▶ [Supplied information]:

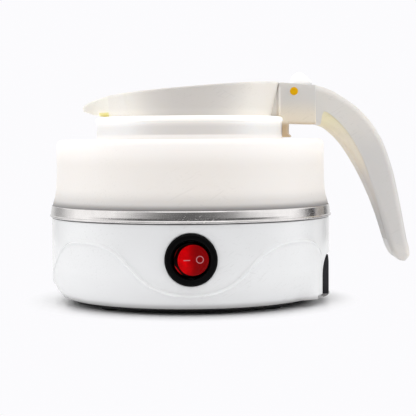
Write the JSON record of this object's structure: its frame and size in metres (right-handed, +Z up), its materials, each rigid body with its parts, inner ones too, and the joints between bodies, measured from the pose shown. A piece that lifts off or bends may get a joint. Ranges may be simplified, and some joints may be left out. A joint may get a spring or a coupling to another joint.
{
  "type": "collapsible kettle",
  "caption": "Folding travel kettle: round heating base with a rocker switch and mains inlet, silicone body that folds flat, spout ring with hinged lid and curved handle.",
  "frame": {"origin": "centre of the base plate's flat underside, on the axis of the round body; the feet stand 1 mm below it", "axes": "+Z up along the body's axis, +X towards the handle, -X towards the beak, -Y towards the switch"},
  "size_m": [0.1792, 0.142, 0.1118],
  "materials": {
    "housing_white": "glossy moulded cool white",
    "ring_white": "satin moulded warm white",
    "base_black": "satin black",
    "foot_rubber": "matt",
    "screw_steel": "zinc plated",
    "pan_steel": "brushed",
    "band_chrome": "polished",
    "body_silicone": "translucent satin off-white",
    "spreader_aluminium": "as cast",
    "element_steel": "heat tinted sheath",
    "ceramic_white": "matt ceramic",
    "switch_black": "satin black",
    "contact_brass": "plated",
    "rocker_red": "translucent red",
    "wire_brown": "satin insulation",
    "wire_blue": "satin insulation",
    "wire_green": "satin insulation",
    "pin_yellow": "satin golden yellow",
    "grip_cream": "satin cream"
  },
  "bodies": {
    "base": {"housing_shell": "housing_white", "base_plate": "base_black", "foot_1": "foot_rubber", "foot_2": "foot_rubber", "foot_3": "foot_rubber", "foot_4": "foot_rubber", "base_screw_1": "screw_steel", "base_screw_2": "screw_steel", "base_screw_3": "screw_steel", "base_screw_4": "screw_steel", "steel_pan": "pan_steel", "steel_band": "band_chrome", "clamp_ring": "pan_steel", "silicone_lower_tier": "body_silicone", "silicone_fold_tier": "body_silicone", "heat_spreader": "spreader_aluminium", "heating_element": "element_steel", "thermostat": "ceramic_white", "thermal_fuse": "ceramic_white", "terminal_block": "ceramic_white", "switch_body": "switch_black", "switch_terminal_1": "contact_brass", "switch_terminal_2": "contact_brass", "inlet_body": "switch_black", "inlet_contact_line": "contact_brass", "inlet_contact_earth": "contact_brass", "inlet_contact_neutral": "contact_brass", "wire_line_in": "wire_brown", "wire_line_out": "wire_brown", "wire_neutral": "wire_blue", "wire_earth": "wire_green"},
    "rocker": {"rocker_button": "rocker_red"},
    "upper": {"silicone_neck_tier": "body_silicone", "spout_ring": "ring_white", "hinge_pin": "pin_yellow", "handle_shell": "ring_white", "handle_insert": "grip_cream", "handle_screw_1": "screw_steel", "handle_screw_2": "screw_steel"},
    "lid": {"lid_cover": "ring_white", "lid_inner_plate": "ring_white", "lid_seal": "body_silicone"}
  },
  "joints": [
    {"name": "upper_slide", "type": "slide", "parent": "base", "child": "upper", "axis": [0, 0, 1], "range_m": [0, 0.052], "deforming": ["silicone_fold_tier"]},
    {"name": "lid_hinge", "type": "hinge", "parent": "upper", "child": "lid", "pos_m": [0.051, 0, 0.1022], "axis": [0, 1, 0], "range_deg": [0, 82]},
    {"name": "rocker_pivot", "type": "hinge", "parent": "base", "child": "rocker", "pos_m": [0, -0.0667, 0.0249], "axis": [0, 0, -1], "range_deg": [0, 16]}
  ]
}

▶ [Written instruction]:
Determine the count of lines in the data above with the string "bodies" in them, and give that count alone.

▶ [Response]:
2